[Entries with model source code]
+===+

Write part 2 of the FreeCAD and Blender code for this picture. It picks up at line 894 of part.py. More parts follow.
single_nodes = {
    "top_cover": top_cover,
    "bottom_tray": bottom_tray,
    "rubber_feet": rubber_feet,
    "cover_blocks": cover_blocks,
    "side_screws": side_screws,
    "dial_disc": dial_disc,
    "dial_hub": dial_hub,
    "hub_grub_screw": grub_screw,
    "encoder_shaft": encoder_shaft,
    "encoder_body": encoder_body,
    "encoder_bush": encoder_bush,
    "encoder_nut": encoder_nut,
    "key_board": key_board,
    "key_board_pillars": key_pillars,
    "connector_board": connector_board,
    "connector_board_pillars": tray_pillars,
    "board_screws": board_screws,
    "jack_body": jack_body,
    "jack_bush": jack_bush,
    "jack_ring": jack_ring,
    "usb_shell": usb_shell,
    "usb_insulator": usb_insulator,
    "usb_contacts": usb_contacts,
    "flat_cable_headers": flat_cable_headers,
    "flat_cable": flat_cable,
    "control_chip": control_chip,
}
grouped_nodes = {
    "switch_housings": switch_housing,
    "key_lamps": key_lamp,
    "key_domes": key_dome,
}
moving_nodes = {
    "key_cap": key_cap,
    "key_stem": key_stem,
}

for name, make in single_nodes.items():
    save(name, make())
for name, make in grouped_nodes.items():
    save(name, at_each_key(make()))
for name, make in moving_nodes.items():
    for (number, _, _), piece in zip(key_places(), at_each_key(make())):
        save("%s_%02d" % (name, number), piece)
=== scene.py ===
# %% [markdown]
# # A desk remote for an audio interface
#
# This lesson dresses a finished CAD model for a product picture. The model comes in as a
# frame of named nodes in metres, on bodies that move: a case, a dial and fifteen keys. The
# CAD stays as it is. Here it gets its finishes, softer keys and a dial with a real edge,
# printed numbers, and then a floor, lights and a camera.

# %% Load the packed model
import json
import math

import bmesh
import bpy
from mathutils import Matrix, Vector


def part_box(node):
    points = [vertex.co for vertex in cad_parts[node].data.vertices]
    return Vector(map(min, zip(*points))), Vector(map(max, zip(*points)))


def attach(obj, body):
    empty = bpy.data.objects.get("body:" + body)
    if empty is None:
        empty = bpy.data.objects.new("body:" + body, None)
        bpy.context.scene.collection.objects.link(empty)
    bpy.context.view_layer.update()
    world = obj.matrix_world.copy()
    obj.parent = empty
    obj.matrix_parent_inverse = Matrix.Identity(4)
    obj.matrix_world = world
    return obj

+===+

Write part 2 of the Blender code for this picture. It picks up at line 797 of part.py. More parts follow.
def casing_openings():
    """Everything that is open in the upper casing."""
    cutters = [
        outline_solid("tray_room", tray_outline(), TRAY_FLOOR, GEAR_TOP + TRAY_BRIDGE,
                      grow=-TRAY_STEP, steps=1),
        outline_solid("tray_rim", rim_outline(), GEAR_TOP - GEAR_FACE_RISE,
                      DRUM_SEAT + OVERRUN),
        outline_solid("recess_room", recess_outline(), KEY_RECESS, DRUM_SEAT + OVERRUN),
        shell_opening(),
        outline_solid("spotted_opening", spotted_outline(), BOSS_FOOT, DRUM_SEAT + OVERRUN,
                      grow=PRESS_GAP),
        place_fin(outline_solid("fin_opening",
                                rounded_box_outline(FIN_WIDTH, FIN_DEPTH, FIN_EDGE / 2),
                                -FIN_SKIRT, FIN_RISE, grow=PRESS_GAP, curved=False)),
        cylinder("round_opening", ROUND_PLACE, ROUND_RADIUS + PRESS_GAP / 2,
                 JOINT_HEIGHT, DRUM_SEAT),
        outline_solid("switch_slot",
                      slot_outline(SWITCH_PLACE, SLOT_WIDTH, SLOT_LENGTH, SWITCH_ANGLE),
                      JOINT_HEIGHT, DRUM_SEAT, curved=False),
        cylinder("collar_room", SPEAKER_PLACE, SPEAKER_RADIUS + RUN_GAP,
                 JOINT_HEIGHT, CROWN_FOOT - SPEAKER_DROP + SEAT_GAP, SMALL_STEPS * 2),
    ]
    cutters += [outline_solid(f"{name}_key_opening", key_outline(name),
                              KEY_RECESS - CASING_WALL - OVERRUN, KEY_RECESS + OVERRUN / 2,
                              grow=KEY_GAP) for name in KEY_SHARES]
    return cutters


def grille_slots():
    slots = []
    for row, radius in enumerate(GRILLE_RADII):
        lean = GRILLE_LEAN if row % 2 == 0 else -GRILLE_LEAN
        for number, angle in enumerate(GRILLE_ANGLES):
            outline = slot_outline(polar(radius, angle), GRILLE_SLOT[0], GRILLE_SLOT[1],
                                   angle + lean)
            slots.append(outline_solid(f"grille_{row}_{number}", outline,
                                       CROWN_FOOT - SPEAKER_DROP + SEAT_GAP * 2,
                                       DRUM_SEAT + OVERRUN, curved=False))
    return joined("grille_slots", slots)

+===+

Problem description: How many of the lines above include the word "data"? Respond with the number alone.

Solution for this task: 3